# Perfect angles ?



## Jeromy555 (Jun 15, 2018)

I am having a problem getting my angles perfect finding alot of ditches after my crew sands and touches up ? Any advice ?


----------



## gopherstateguy (Apr 8, 2012)

What is your current method?


----------



## Jeromy555 (Jun 15, 2018)

Glaze and backfill let dry then mudrunner with 3 inch anglehead. Sanding with pole pad then touch up


----------



## gopherstateguy (Apr 8, 2012)

How would you describe ditches?


----------



## cazna (Mar 28, 2010)

Do you mean your getting deep scratches after sanding? Your blades are catching trash and leaving them, Paper, hard bits etc.

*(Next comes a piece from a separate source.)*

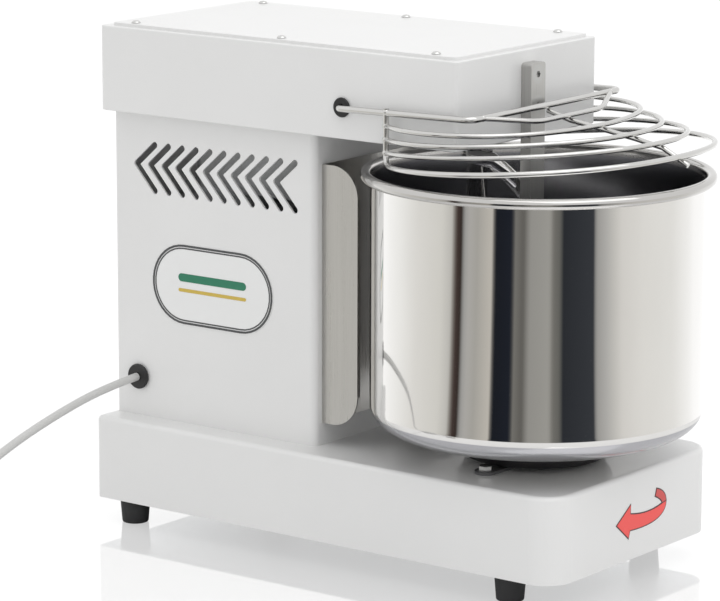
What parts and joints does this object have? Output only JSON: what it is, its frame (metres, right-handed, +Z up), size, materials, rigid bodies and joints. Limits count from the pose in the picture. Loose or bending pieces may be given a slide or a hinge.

Check as you go, Pick them out of the blades and go back over.

Are you rough sanding between coats to remove the crumbs? If not these will cause your ditches?


----------



## Jeromy555 (Jun 15, 2018)

We just started dusting them really well and I used a different crew member to hand sponge the angles. Spent a good amount of time on touch up. We're doing spec homes and angles aren't straight to start with so the mudrunner is leaving alot of compund in some areas and not enough in others.


----------



## VANMAN (Jan 14, 2011)

Jeromy555 said:


> We just started dusting them really well and I used a different crew member to hand sponge the angles. Spent a good amount of time on touch up. We're doing spec homes and angles aren't straight to start with so the mudrunner is leaving alot of compund in some areas and not enough in others.

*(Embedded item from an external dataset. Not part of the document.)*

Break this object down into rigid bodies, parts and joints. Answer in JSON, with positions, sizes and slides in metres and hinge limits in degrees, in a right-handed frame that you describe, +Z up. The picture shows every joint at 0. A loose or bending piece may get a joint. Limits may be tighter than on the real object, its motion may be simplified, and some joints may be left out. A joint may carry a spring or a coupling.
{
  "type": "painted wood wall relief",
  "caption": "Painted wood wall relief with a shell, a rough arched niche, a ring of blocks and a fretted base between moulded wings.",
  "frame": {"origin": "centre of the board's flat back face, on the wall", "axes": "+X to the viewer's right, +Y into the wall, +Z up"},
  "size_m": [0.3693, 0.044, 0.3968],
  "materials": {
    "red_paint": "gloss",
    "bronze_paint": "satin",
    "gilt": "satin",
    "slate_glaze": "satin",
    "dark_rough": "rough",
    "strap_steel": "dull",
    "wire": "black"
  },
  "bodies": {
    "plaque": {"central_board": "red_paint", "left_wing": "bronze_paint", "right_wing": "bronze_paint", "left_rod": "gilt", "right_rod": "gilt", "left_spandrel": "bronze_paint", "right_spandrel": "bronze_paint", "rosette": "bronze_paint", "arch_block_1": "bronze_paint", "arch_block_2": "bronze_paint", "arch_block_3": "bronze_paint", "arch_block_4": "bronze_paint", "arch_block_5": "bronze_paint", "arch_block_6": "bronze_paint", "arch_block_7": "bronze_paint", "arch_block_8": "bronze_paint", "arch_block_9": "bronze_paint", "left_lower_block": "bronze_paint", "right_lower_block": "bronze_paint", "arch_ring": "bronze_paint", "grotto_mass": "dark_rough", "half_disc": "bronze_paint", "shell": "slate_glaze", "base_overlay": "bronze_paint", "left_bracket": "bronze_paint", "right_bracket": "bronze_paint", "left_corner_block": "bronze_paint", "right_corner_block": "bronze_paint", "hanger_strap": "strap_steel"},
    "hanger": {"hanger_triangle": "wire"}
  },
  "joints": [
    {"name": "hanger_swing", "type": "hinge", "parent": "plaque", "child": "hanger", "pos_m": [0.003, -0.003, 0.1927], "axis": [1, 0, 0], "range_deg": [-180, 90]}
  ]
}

Its not ur problem if the walls r f*cked up that's up to the joiner/boarder to address or the guy in charge of the build!:thumbsup:
They get away with anything and then its us poor c*nts that r meant to fix it! :furious:


----------



## Jeromy555 (Jun 15, 2018)

Agreed not our fault and it's a pain in the @ss in the process.


----------



## VANMAN (Jan 14, 2011)

Jeromy555 said:


> Agreed not our fault and it's a pain in the @ss in the process.

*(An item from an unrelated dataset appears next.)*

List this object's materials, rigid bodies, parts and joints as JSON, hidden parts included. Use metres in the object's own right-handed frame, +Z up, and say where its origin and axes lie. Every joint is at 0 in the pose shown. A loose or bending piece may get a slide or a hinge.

Yea I am at a site at the moment that the boards r sh*t at the bevels!
Take a knife and cut the bevel and peel off the paper and its just dust!
Shocking never seen it before but I hear that British Gypsum r doing this recycling what ever that means but same as all their goods that they sell like filler readymix they r all going to chit!! Boarders get away we anything!!!


----------